The 6-10 forward averaged 12.4 points, 8.4 rebounds, and 2.1 blocks per game in his lone season at Georgia Tech. He feels the general public didn’t quite get the chance to see his all around game while in college. And Favors will be looking to demonstrate his full repertoire next season in Newark. The Atlanta native identifies his “high-post game” as the one part of his game fans may not have gotten a chance to see from him. “A lot of people didn’t get a chance to see that at Georgia Tech because I was playing mostly on the low-post,” says Favor. “A lot of people didn’t get a chance to see my high-post game.”
When asked what part of his game people are sleeping on, he rapidly says, “Probably my face-up game. They just think I’m an athletic guy who just dunks all the time but they don’t know that I can face-up, shoot the jumper, and drive.”
Favors assures us that the New Jersey Nets are going to get “a hard working player that’s going to give them one-hundred percent every night,“ in him. “They [NJ Nets] are a good, young rebuilding team. They got a new head coach, a new owner. They are going in a new direction that I hope to be a part of and help them accomplish what they want to accomplish in the next few years,” he adds.
In a business where the rich get richer, it was interesting and refreshing to see two of the highly touted prospects in the Draft choose to sign endorsement deals with non-Nike affiliates. John Wall, the No. 1 Draft pick in this year’s Draft, shocked many when he chose to sign with Reebok. Just three years ago, Wall wasn’t even a relative-known name at the national level. But all of that changed in June 2007 at the Reebok Breakout Camp, a camp designated for those players who are looking for exposure. It was then that Wall jumped into the national scene after turning heads in Philadelphia. And the rest was history. When it came to time to make the decision, Wall has said he felt the need to be loyal to Reebok for believing in him.

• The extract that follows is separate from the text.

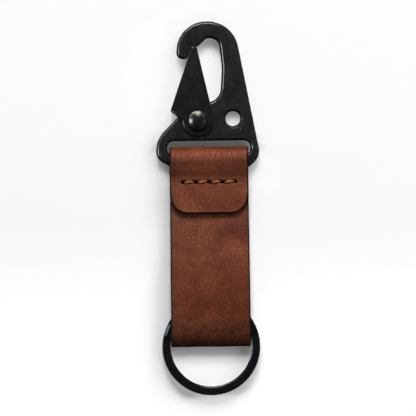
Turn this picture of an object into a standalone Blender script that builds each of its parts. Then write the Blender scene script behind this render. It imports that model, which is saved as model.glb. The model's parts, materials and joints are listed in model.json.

Throughout the NBA Pre-Draft workouts, the debate was whether the Nets should go with Favors or Kentucky’s DeMarcus Cousins. They ended up bumping into each other in a few cities at team workouts. Many closely examined the workouts, looking for ways to determine who is bound to have a better professional playing career.
“I think we did good against each other. We’ve been playing against each other since high school. We’re pretty much used to playing against each other and now we gotta get used to everyone comparing us,” says Favor of the Pre-Draft battles he had with Cousins. “You know how DeMarcus plays. He’s a big, strong guy so he’s going to do his thing. I showed off a lot of skills they didn’t know I had.”
Favors now joins two other Atlanta natives, Dwight Howard and Josh Smith, at adidas. The former Yellow Jacket will feel right at home in joining a transnational company with guys he already knows and can relate to.
“Yeah, I’ve worked out with them. Whenever they have free time or during the offseason, they would come through and play pick-up or just workout, or they would just sit down and talk to me. So we do have a good relationship.,” says Favors. “They [adidas] got some other great players under shoe deals. This is an opportunity to learn from them, work out with them and just learn from them overall.“
For now, Favors just wants to take it one step at a time. Brook Lopez and him teaming up in the frontcourt has the possibility of developing into something special for the organization, in which they can build from. But that’s all expectations and predictions. One thing is certain, Favors’ loyalty to those who were there for him when it all began is going to keep his inner circle tight-knit…for the time being at least.